Well, there's something you don't see everyday. Kind of looks like a little chameleon octopus leaning up against a tissue box. Eh? (I'm so proud.) It's certainly nice and "matchy". 

Guess we lose an hour of fiber time this weekend. We may be "springing forward" but, winter is still good and handy right outside the door (and me with only 8 lbs of white wool left). Best start dying some more fibers. I wonder if we've got any colorful cereal boxes around this place.

Feb 10, 2013

Inspired by a Nose Hankie Box

(or: What Cabin Fever Looks Like When You're The Treadler)

Ah, February in northwoods and this weekend we're enjoying gusty breezes off of Lake Superior with pounding flecks of snow. It's pretty, (pretty dang cold), and it's very white out there, too white.

I need some color.

Guess I can't look to nature to inspire me over to the dye pot in a fervent attempt to capture some fantastic color combinations onto wool. No brilliant display of autumn leaves, nor woodsy mosses nestled against blue pine needles and tiny, purple wildflower blossoms to gaze upon. Just white. And, this wool is already white. Where's the challenge in that?

But, hey, Claxton sure did pick out a lovely hankie box at the grocery store! (You have cabin fever your way, I'll have it mine, which right now means attempting to spin a yarn that matches this hankie box.)

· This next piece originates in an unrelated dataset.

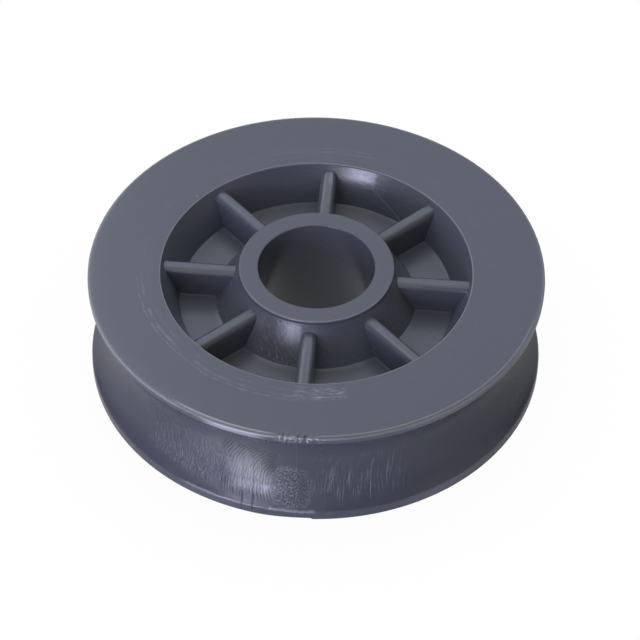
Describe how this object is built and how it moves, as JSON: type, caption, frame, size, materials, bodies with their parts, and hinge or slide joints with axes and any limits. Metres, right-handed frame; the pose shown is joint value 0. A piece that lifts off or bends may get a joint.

Thus far in the process I'm fairly happy with the dye job and am starting to think it does pay to take copious dye notes and double check weights and measures. Did you know 2 nickels weigh 10 grams? That's straight out of my winter diary!

Preparing the dyed fiber for spinning: I decided to draft out some of the roving and see what it looked like:

Then I ran another portion of the roving gently through the drum carder which blended the colors a bit:
Here they are side-by-side:
I'll spin them each up seperately into little skeins of yarn and then take more pictures for further comparison. Why? Because the wind is howling, our "blustery mix" is now a "severe weather warning", Claxton's upstairs fighting with the vaporizer and I think it's too early in the day to start drinking. 

Jan 11, 2013

Unfinished Projects

Hard to fall apart when you haven't been put together yet. The photo at left illustrates how far I've gotten with my first ever attempt to make a doll out of cloth...5 years ago. It might be, just maybe, possibly, time to decide whether to move forward with this project, throw it away or, my personal favorite, bury her back in the pile from whence she came.

I think I'll further examine those options (you know, rather than actually running the risk of doing something with this). If I figure out where I left off and what my next step is and then pursue it the thing might not turn out the way I picture it in my mind. I'd not enjoy replacing that picture with a less fortunate reality.

As it is I can look at these assorted parts and think, "Ah, what potential I have here for an awesome doll!" 

Sometimes I don't think that. Sometimes I just enjoy contemplating, "Whoever the children pay to empty this house out after I'm gone might find it kind of creepy that I have a lunch bag of muslin body parts tucked in between old weaving magazines and a phone book collection." (It will toughen their resolve for when they discover the bag of dog hair I've been asked to spin.)

Then there's the option of throwing the cloth doll project away. If I do that when I'm already fairly happy with the progress made only 5 short years ago...well, it would be like saying, "I never, ever plan to make a cloth doll." and, I'm just not ready to say that!

So, as anyone can see, I'm duty-bound to do nothing. And, since I'm tired of thinking about this all together, I should tuck it completely out of sight.

There. Problem solved. While I'm on a roll I should figure out where I can tuck a half-warped floor loom out of sight. (I'm getting tired of imagining how great those waffle towels are going to look someday.)